Once Kristina got a hold of Katie’s wallet, she found $80 in the billfold. Kristina wanted to do something with the money that would honor her sister’s spirit. In the years that followed, she’d add a little bit of money to the wallet periodically as she thought about how to spend it.

Finally, last fall, she turned to her students for help.

As a ninth-grade English teacher at Hatboro-Horsham High School in Hatboro, Pennsylvania, Kristina is well-aware of the stereotype that teenagers are self-absorbed and largely disinterested in the world around them. However, she says she saw something special in her students.

“I just had a really amazing group of kids,” she says. “I just thought… ‘I think you could take this money and you could do something amazing with it.’"

Kristina shared the story of her sister with her classroom. Then she gave each student a $20 bill and asked them to do something kind with the money over school break.

"I said to my students, 'you don't realize that people are walking around...with things that they're struggling with," says Kristina. "I want you to be empathetic toward that and realize that you can do these small kind things that will make them feel happy and brighten their day.”

At first, her students wanted to pool all of their money together to donate to a single charity. However, Kristina was adamant that they focus on smaller, more manageable acts of kindness — the kind that improve someone’s day rather than dramatically change a life.

Her students answered the call. One bought a glass of water at a restaurant and left a $20 tip for the server. Another student paid the bill for other patrons at a coffee shop.

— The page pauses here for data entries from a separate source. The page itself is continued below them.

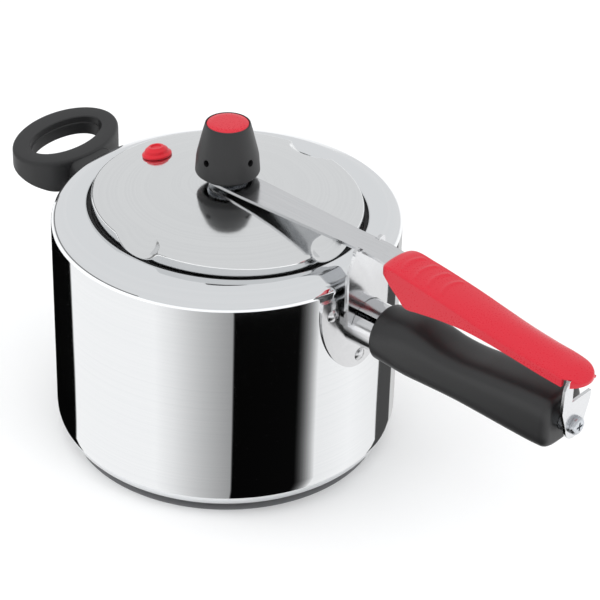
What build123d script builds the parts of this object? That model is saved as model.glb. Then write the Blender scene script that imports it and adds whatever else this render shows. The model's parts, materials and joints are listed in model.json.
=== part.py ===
"""Inner-lid pressure cooker: round pot, oval lid, spring lever with a latch, weight valve.

Millimetres. The origin is the centre of the pot's base, +Z is up and the long handle points along +X.
Pieces stay apart by the named clearances; the lid closes upwards against the underside of the rim.
"""

import os
from math import asin, cos, pi, radians, sin, sqrt, tan

from build123d import *

os.makedirs("parts", exist_ok=True)


def save(part, name):
    """Label a finished piece and write it as its own STEP file."""
    part.label = name
    export_step(part, f"parts/{name}.step")


# ---------------------------------------------------------------- driving dimensions
pot_r = 102.0  # outside radius of the pot
pot_height = 150.0  # base to the crest of the rim
pot_wall = 2.4
pot_floor = 4.0
base_corner_r = 20.0
shoulder_r = 6.4  # wall to rim rounding
rim_slope = radians(20)  # fall of the rim from its crest to the shoulder
rim_crest_r = 12.0  # rounding between the sloping rim and its flat crest
rim_fall = 14.0  # from the wall inwards to the flat crest
rim_width_x = 17.3  # from the wall inwards to the oval mouth, along the handle
rim_width_y = 24.0  # from the wall inwards to the oval mouth, across the handle
mouth_edge_r = min(1.0, 0.45 * pot_wall)  # both edges of the mouth are rounded

running_gap = 0.05  # radial clearance of a pin that turns
assembly_gap = 0.3  # between pieces that only lie near each other

lid_rise = 15.2  # lid's top above the rim
lid_wall = 2.5
lid_mouth_gap = 2.7  # between the raised lid and the mouth
lid_lap = 6.8  # how far the lid's flange reaches beyond the mouth
lid_seal_t = 2.3  # seal above the flange
lid_dome_r = 358.0  # spherical crown of the lid
lid_edge_r = 2.2  # rounding of the crown's edge
scoop_r = 24.0  # pressed thumb scoops in the lid's edge
scoop_out = 8.5  # scoop centre beyond the lid's raised edge
scoop_up = 15.5  # scoop centre above the lid's raised edge
gasket_edge = 2.2
gasket_lip = 1.8
gasket_bevel_t = 2.0
gasket_bevel_w = 6.0

strip_t = 1.8  # spring strip of the lever
strip_width_eye = 22.0
strip_width = 16.6
strip_lift = 1.5  # air between the lid's top and the strip
strip_bend_out = 9.0  # bend beyond the bracket
strip_tilt = radians(7.2)  # fall of the lever beyond its bend
strip_end_in = 22.6  # strip's end short of the grip's nose
eye_hole_r = 7.0
notch_depth = 1.4
notch_play = 0.7

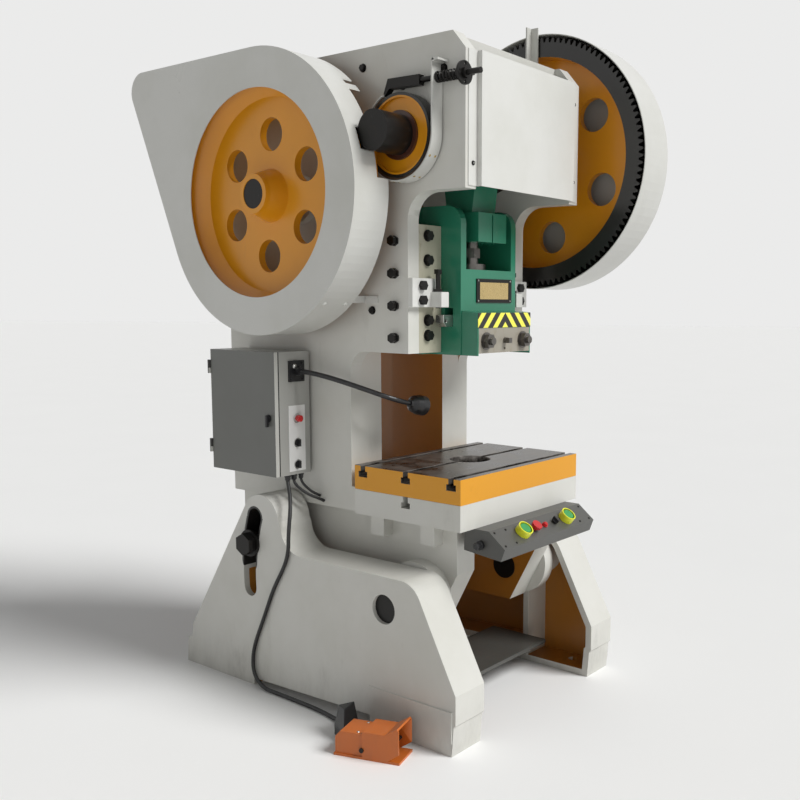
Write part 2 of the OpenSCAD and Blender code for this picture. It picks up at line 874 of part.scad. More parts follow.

An anonymous donor heard about Kristina’s assignment and donated money so she could do the same project with her students in the spring. Again, students thought of creative ways to improve the lives of others. One student donated her money to the school library, where her money paid off four seniors’ library fines which otherwise would have prevented them from graduating.

Kristina plans on continuing this assignment for as long as she has the money. She’s raised more than two thousand dollars on a crowdsourcing website, and receives some donations from town residents.

She’s most surprised by the impact she’s had beyond the classroom. Other students and people in her community tell her they’re inspired to do their own acts of kindness.

“I often think about my sister and how she's not here doing the good things that I know she would've been doing if she was here,” Kristina says. “But there are things being done in her name.”

She says this lesson about kindness and charity is the most important one she teaches her students.